— The task —
Reproduce, exactly and in full, only the lines below from the one containing "in imported if" through the one containing "UP = np.array([0, 0, 1.0])".
- - -
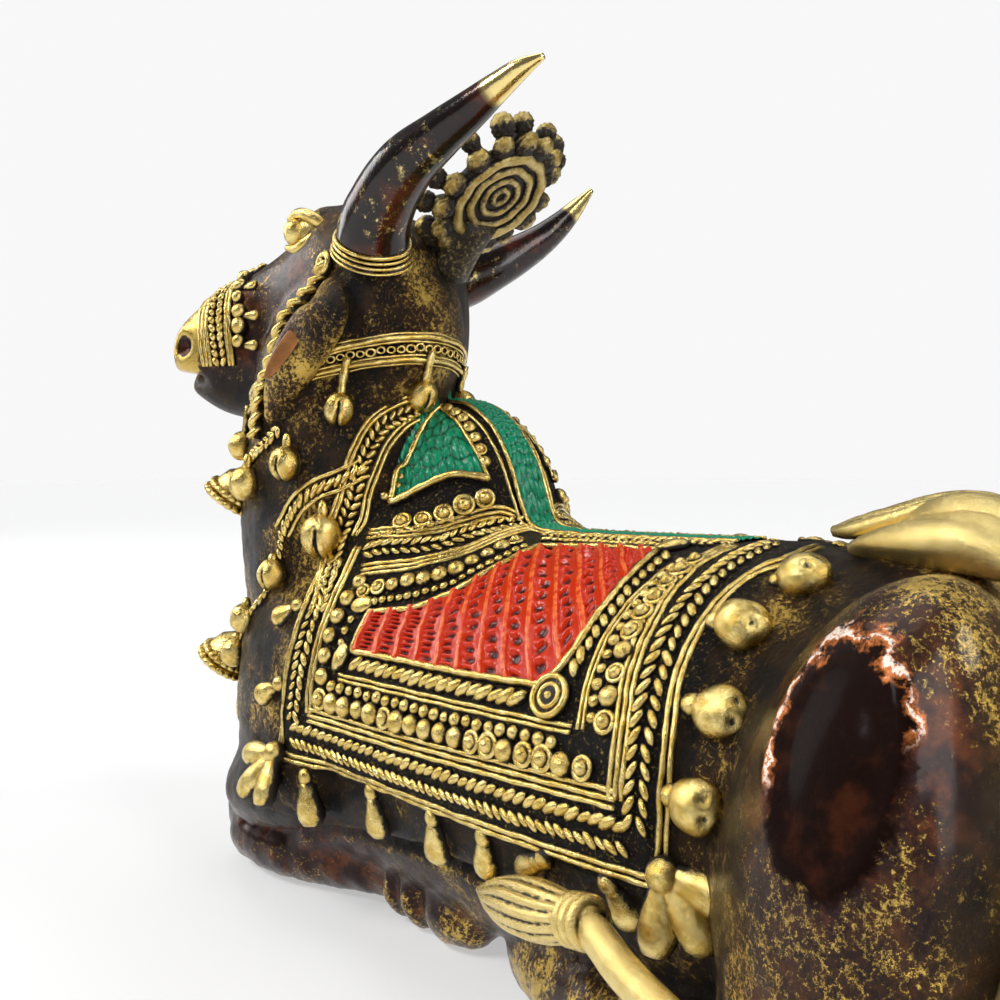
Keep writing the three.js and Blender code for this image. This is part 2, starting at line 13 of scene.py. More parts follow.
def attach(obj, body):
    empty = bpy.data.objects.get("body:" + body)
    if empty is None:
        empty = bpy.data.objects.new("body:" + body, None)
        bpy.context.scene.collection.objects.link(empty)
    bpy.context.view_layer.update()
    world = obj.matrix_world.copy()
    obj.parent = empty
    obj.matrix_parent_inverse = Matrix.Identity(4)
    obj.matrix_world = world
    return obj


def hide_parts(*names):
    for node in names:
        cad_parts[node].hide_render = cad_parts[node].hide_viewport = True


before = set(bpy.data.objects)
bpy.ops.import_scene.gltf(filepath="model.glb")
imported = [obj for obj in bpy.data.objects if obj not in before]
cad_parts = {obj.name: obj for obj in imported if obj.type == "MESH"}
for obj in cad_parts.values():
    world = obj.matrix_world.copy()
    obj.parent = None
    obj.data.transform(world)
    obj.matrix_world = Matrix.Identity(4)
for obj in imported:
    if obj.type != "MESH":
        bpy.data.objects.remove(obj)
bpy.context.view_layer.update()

NODE = "nandi_bull"
MM = 0.001
SHIFT_LEFT = -2.04  # from the bull's own zero to the frame's
SHIFT_BACK = -4.253
SIDES = (1, -1)  # the bull's left and right
LEFT = np.array([0, 1.0, 0])
UP = np.array([0, 0, 1.0])

AXIS_HEIGHT = 33.0
CLOTH_FRONT = 29.5
CLOTH_REAR = -54.0
CLOTH_HEM = 97.0  # degrees from straight up
CLOTH_LIFT = 1.0
DEGREES_PER_MM = 1.6
CHART_SCALE = 0.6  # millimetres that a degree counts for along a line of the cloth
LINE_STEP = 0.7
HEAD_TURN = math.radians(27)
POLL = np.array([34.0, 3.0, 0])  # on the floor below it, where the head's own directions start
CREST_CENTRE = (14.1, 0.2, 130.4)
CREST_TILT = math.radians(50)
CREST_TURN = math.radians(10)
CREST_PETALS = 15
RIDGE_COUNT = 14
BODY_VOXEL = 0.9
HEAD_VOXEL = 0.6

random.seed(7)


# Numbers and directions

def unit(v):
    v = np.asarray(v, float)
    return v / np.maximum(np.linalg.norm(v, axis=-1, keepdims=True), 1e-9)


def step(x, low, high):
    t = np.clip((np.asarray(x, float) - low) / (high - low), 0, 1)
    return t * t * (3 - 2 * t)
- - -
— Written solution —
cad_parts = {obj.name: obj for obj in imported if obj.type == "MESH"}
for obj in cad_parts.values():
    world = obj.matrix_world.copy()
    obj.parent = None
    obj.data.transform(world)
    obj.matrix_world = Matrix.Identity(4)
for obj in imported:
    if obj.type != "MESH":
        bpy.data.objects.remove(obj)
bpy.context.view_layer.update()

NODE = "nandi_bull"
MM = 0.001
SHIFT_LEFT = -2.04  # from the bull's own zero to the frame's
SHIFT_BACK = -4.253
SIDES = (1, -1)  # the bull's left and right
LEFT = np.array([0, 1.0, 0])
UP = np.array([0, 0, 1.0])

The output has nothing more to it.